Non ha fondo il cilindro dello stregone d'Amburgo Nils Frahm. Nel 2009 tirò fuori il suo primo coniglio bianco “Wintermusk”, poi un secondo, più grande, così grande che servì la mano di Peter Broderick, il terzo fu così timido che ci vollero le dita di una donna, la violoncellista russa Anne Muller.
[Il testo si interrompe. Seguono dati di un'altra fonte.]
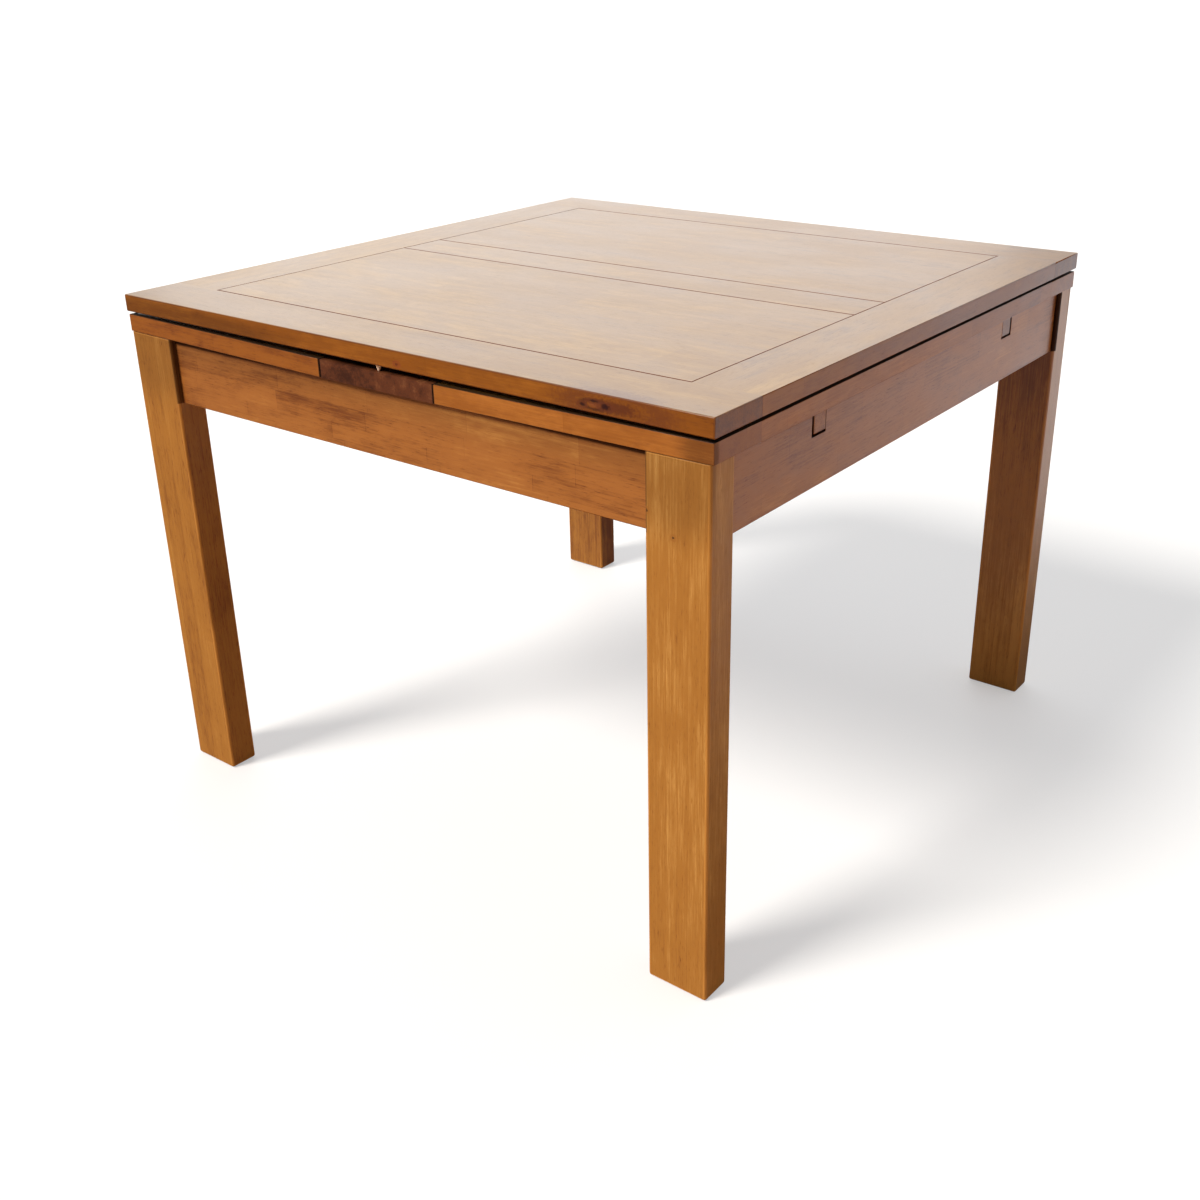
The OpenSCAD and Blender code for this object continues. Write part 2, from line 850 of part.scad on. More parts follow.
leaf_stile(-1, -1);  // leaf_left_stile_front
leaf_stile(-1, 1);  // leaf_left_stile_back
leaf_rail(-1, 1);  // leaf_left_rail_outer
leaf_rail(-1, -1);  // leaf_left_rail_inner
leaf_panel(-1);  // leaf_left_panel
loper(-1, -1);  // loper_left_front
loper(-1, 1);  // loper_left_back
loper_screws(-1);  // loper_left_screws
loper_stops(-1);  // loper_left_stops
top_stile(-1);  // top_stile_front
top_stile(1);  // top_stile_back
top_rail(-1);  // top_rail_left
top_rail(1);  // top_rail_right
top_mid_rail();
top_panel(-1);  // top_panel_front
top_panel(1);  // top_panel_back
top_pegs();
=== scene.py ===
import json
import math

import bmesh
import bpy
from mathutils import Matrix, Vector


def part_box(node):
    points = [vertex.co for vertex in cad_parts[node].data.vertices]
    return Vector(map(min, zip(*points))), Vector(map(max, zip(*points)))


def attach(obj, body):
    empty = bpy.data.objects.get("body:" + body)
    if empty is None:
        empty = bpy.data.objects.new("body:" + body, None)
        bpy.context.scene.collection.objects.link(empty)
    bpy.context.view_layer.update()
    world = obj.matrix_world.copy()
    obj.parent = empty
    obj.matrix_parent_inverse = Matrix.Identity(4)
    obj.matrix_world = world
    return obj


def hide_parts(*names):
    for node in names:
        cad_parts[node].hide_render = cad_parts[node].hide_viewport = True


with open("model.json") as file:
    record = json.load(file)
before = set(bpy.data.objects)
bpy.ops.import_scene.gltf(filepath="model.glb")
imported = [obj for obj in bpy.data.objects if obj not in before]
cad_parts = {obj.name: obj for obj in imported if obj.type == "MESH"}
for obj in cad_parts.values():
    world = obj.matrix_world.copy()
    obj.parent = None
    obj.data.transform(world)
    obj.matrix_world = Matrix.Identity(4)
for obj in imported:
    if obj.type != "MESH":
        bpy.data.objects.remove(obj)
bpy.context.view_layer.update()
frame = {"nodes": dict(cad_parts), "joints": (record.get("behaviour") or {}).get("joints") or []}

# Camera
# It stands near one corner of the table and looks slightly down on it. The lens and its
# shift give the same picture, of 1200 by 1200 pixels, as the table was photographed in.
picture_side = 1200
focal_length_px = 1374.6
lens_centre_px = (621.1, 560.5)
sensor_mm = 36
camera_place = Vector((1.2305, -1.6040, 1.1745))
camera_yaw = -0.65754
camera_pitch = 0.41351
camera_roll = -0.01652

ahead = Vector((
    math.sin(camera_yaw) * math.cos(camera_pitch),
    math.cos(camera_yaw) * math.cos(camera_pitch),
    -math.sin(camera_pitch),
))
level = Vector((math.cos(camera_yaw), -math.sin(camera_yaw), 0))
rightward = math.cos(camera_roll) * level + math.sin(camera_roll) * level.cross(ahead)
upward = rightward.cross(ahead)
camera_axes = Matrix((rightward, upward, -ahead)).transposed()

lens = bpy.data.cameras.new("table_camera")
lens.sensor_width = sensor_mm
lens.lens = focal_length_px / picture_side * sensor_mm
lens.shift_x = 0.5 - lens_centre_px[0] / picture_side
lens.shift_y = lens_centre_px[1] / picture_side - 0.5
camera = bpy.data.objects.new("table_camera", lens)
camera.matrix_world = Matrix.Translation(camera_place) @ camera_axes.to_4x4()
bpy.context.scene.collection.objects.link(camera)
bpy.context.scene.camera = camera

# Studio
# A pale floor runs out to a white backdrop, brightest on the left, and the room is dark
# towards the front. A wide soft lamp lights the front of the table. A broad panel behind it
# and the bright floor beyond its right end put the sheen on the lacquer.
floor_reach = 60
floor_roughness = 0.6
floor_colour = (0.48, 0.48, 0.48, 1)
floor_speck_colour = (0.50, 0.50, 0.50, 1)
floor_glow_colour = (0.42, 0.42, 0.42, 1)
floor_bounce_colour = (0.50, 0.29, 0.18, 1)
floor_mirror_colour = (0.80, 0.83, 0.90, 1)
floor_front_colour = (0.05, 0.05, 0.05, 1)
bright_floor_from = 0.70
bright_floor_to = 1.25
bright_floor_skew = 0.2
backdrop_colour = (0.64, 0.655, 0.685, 1)
left_backdrop_colour = (0.75, 0.78, 0.80, 1)
seen_backdrop_colour = (0.95, 0.95, 0.95, 1)
front_room_colour = (0.20, 0.165, 0.13, 1)
left_paler_from = -0.25
left_palest_at = -0.9
front_room_to = -0.5
backdrop_from = 0.3
lamp_direction = Vector((-0.30, -0.66, 0.70))
lamp_strength = 4.4
lamp_spread = math.radians(20)
lamp_colour = (1, 0.95, 0.88)
panel_place = Vector((-2.9, 3.5, 2.1))
panel_side = 4.2
panel_watts = 38
panel_colour = (1, 0.98, 0.96)
panel_aim = Vector((0, 0, 0.5))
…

Oggi il giovane Nils estrae una materia indefinita, così delicata, così silenziosa nei suoi movimenti da non poter essere sfiorata “Felt”.
Dopo molteplici esperimenti (Vedi l'album di Emphemetry "Lullaby hum for tired") il giovane pianista ha voglia di respirare l'aria di casa, per casa si intende “Wintermusik”. In molti si chiedevano quand'è che Nils tornasse sul palco senza rete, “Felt” è la risposta, non solo a quest'ultima domanda, ma anche a chi si chiedeva se fosse ancora in grado di creare illusioni come nel suo primo spettacolo di magia. Basta “Keep” e nascono da subito rose ed orchidee sotto le scettiche narici di chi affermava che Nils fosse oramai orfano di nuovi trucchi. L'illusionista agita il suo mantello oscurando il teatro “Less”, l'importanza del silenzio, come in Dustin Ohalloran and Adam Wiltzie, il trucco? Microfoni posti all'interno del piano, creano un'atmosfera ancor più intima e delicata. L'illusione che stia respirando dietro la nostra nuca “Familiar” ci voltiamo di scatto e non c'è o forse non riusciamo a vederlo, senza renderci conto di cosa stia accadendo, cosa c'è sotto di noi, cosa stiamo sorvolando “Unter” è forse la miglior illusione dell'album, il mormorio soffocato dal fischio di un uomo solo con il suo strumento, “Old Thought”in una notte d'oriente se ne sta adagiato sulla sabbia a far l'amore con esso. Sospirata “Kind” stanca, quasi inerme, offre ancora più pathos all'oscura “Pause” accordi violenti come tuoni in un cielo azzurro, rabbia e lento dolore caricano un finale straordinario “More” apparentemente un uroboro di “Keep” ma qui siamo pieni fino all'orlo di suoni pizzicati e ronzii a metà strada fra l'ambient e il barocco. Nove minuti passati a nuotare a cavallo di un'orca sotto un cielo di ghiaccio nero, fino al minuto 4:33 dove tutto cambia, che vadano al diavolo i vicini! Nils domina il piano con violenza quasi “Bartókiana”, e chiude l'ultimo numero di magia con un imprevisto e clamoroso soffio psichedelico.
Una registrazione che rende l'album particolarmente ingordo, graffiandoci le orecchie come un ago da sismografo; i silenzi sporchi e divini come il vuoto dell'inizio di un 33giri. Ancora una volta Nils Frahm sorprende e realizza un album eccellente, ottime le idee, ottimi i giochi di tempo ed ottima la scaletta dell'album. Forse la fame sperimentale di Nils non è ancora sazia, si diverte, ci diverte, ci sorprende, ci affascina, ci strega.